DB2 Version 9.7 for Linux, UNIX, and Windows

DB2® High Availability Disaster Recovery (HADR) standby database states

At any time, the standby database is in one of five states: local catchup; remote catchup pending; remote catchup; peer; and disconnected peer. The state that the standby database is in determines what operations it is capable of performing. You can use the GET SNAPSHOT command to see what state your standby database is in.

Figure 1. States of the standby database

This diagram shows the states of the standby database.

Database startup, local catchup, and remote catchup pending

With the high availability disaster recovery (HADR) feature, when the standby database is started, it enters local catchup state and attempts to read the log files in its local log path. If it does not find a log file in the local log path and a log archiving method has been specified, the log file is retrieved using the specified method. After the log files are read, they are replayed on the standby database. During this time, a connection to the primary database is not required; however, if a connection does not exist, the standby database tries to connect to the primary database. When the end of local log files is reached, the standby database enters remote catchup pending state.

If local log files become available after the standby database enters remote catchup pending state, you can shut down the standby database and restart it to cause it to re-enter local catchup state. You might do this if local access to such log files on the standby database is more efficient than allowing HADR to copy the files over the network from the primary database.

Remote catchup pending, remote catchup, peer

The standby database remains in remote catchup pending state until a connection to the primary database is established, at which time the standby database enters remote catchup state. During this time, the primary database reads log data from its log path or by way of a log archiving method and sends the log files to the standby database. The standby database receives and replays the log data. The primary and standby databases enter peer state when the standby database receives all of the log files that are on the disk of the primary database machine.

When in peer state, log pages are shipped to the standby database whenever the primary database flushes a log page to disk. The log pages are written to the local log files on the standby database to ensure that the primary and standby databases have identical log file sequences. The log pages can then be replayed on the standby database.

If the connection between the primary and standby databases is lost when the databases are in remote catchup state, the standby database will enter remote catchup pending state. If the connection between the primary and standby databases is lost when the databases are in peer state, and if the HADR_PEER_WINDOW database configuration parameter is not set (or set to zero) then the standby database will enter remote catchup pending state. However, if the connection between the primary and standby databases is lost when the databases are in peer state, and if the HADR_PEER_WINDOW database configuration parameter is set to a non-zero value, then the standby database enters disconnected peer state.

Disconnected peer

If you configure the database configuration parameter HADR_PEER_WINDOW to a time value that is greater than zero, then if the primary database loses connection with the standby database, then the primary database will continue to behave as though the primary and standby databases were in peer state for the configured amount of time. When the primary database and standby database are disconnected, but behaving as though in peer state, this state is called disconnected peer. The period of time for which the primary database remains in disconnected peer state after losing connection with the standby database is called the peer window. When the connection to the standby database is restored or the peer window expires, the standby database leaves the disconnected peer state.
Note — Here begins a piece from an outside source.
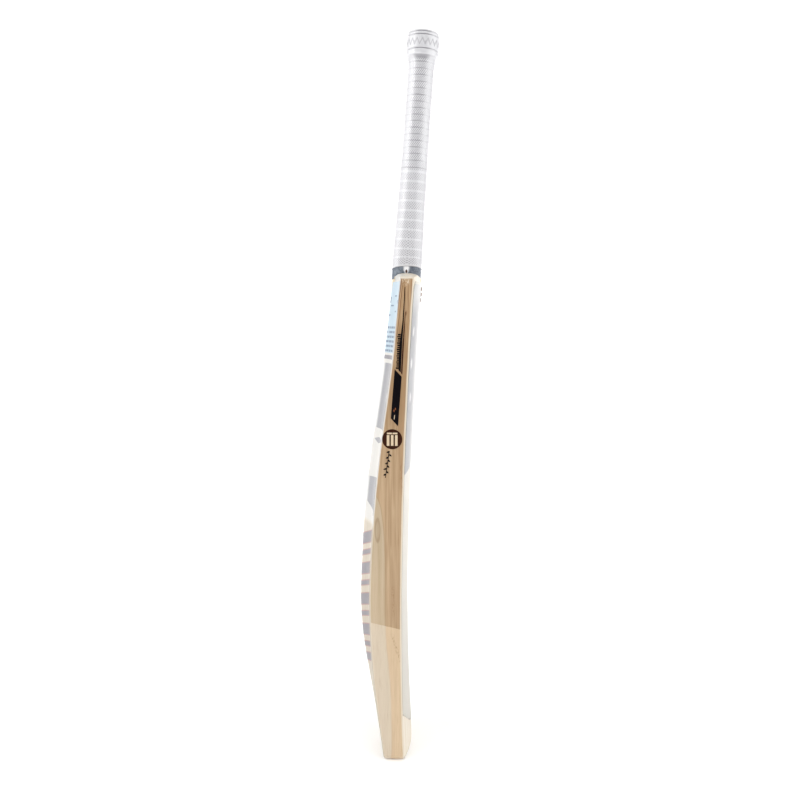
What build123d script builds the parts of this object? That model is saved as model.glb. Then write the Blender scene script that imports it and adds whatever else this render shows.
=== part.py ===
from build123d import *
import os
from dataclasses import dataclass
from math import cos, pi, sin

# Cricket bat: willow blade, spliced cane handle with rubber springs, twine, tape, grip, face sheet, decals.
#
# Millimetres. The bat stands on the flat of its toe, in the pose it balances in. The origin is the centre of
# that flat, +Z runs up to the handle, -Y is the hitting face's side and +Y the spine's side. Left and right
# are as seen by someone looking at the hitting face: left is -X.

os.makedirs("parts", exist_ok=True)

# ---------------------------------------------------------------- driving dimensions
BLADE_WIDTH = 108.0
HALF_WIDTH = BLADE_WIDTH / 2
FACE_CORNER = 2.4  # rounding of the long edges beside the face
BACK_CORNER = 2.8  # rounding of the long edges beside the back
TOE_CORNER = 7.0  # rounding of the toe's corners, seen from the front

SHOULDER_START = 567.0  # where the long edges start to curve in to the handle
SHOULDER_TOP = 578.5
SHOULDER_DIP = 572.0  # where the blade ends in the middle of its face and back
SHOULDER_CREST = (-15.5, 579.0)  # Y and Z of the top of the shoulders, which fall away to the face and back
SHOULDER_FALL = 7.4  # how much lower the shoulders are SHOULDER_HALF in front of or behind the crest
SHOULDER_HALF = 17.5

CUT_REACH = 80.0  # more than the bat's width or depth from its middle, for cuts that go right through
CUT_LENGTH = 400.0  # more than the handle's length, for the same use

SPLICE_TIP = 440.0
SPLICE_TIP_HALF = 2.5
SPLICE_TOP_HALF = 17.2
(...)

The advantage of configuring a peer window is a lower risk of transaction loss during multiple or cascading failures. Without the peer window, when the primary database loses connection with the standby database, the primary database moves out of peer state. When the primary database is disconnected, it processes transactions independent of the standby database. If a failure occurs on the primary database while it is not in peer state like this, then transactions could be lost because they have not been replicated on the standby database. With the peer window configured, the primary database will not consider a transaction committed until the primary database has received acknowledgement from the standby database that the logs have been written to main memory on the standby system, or that the logs have been written to log files on the standby database (depending on the HADR synchronization mode.)

The disadvantage of configuring a peer window is that transactions on the primary database will take longer or even time out while the primary database is in the peer window waiting for the connection with the standby database to be restored or for the peer window to expire.

You can determine the peer window size, which is the value of the HADR_PEER_WINDOW database configuration parameter, using the GET SNAPSHOT command or the db2pd utility with the -hadr parameter.

Implications and restrictions of these standby database states for synchronizing the primary and standby databases

One method for synchronizing the primary and standby databases is to manually copy the primary database log files into the standby database log path to be used for local catchup. If you synchronize the primary and standby databases by manually copying the primary database logs into the standby database log path, you must copy the primary log files before you start the standby database for the following reasons:

When the end of the local log files is reached, the standby database will enter remote catchup pending state and will not try to access the local log files again until the standby database is restarted.
If the standby database enters remote catchup state, copying log files into its log path could interfere with the writing of local log files by the standby database.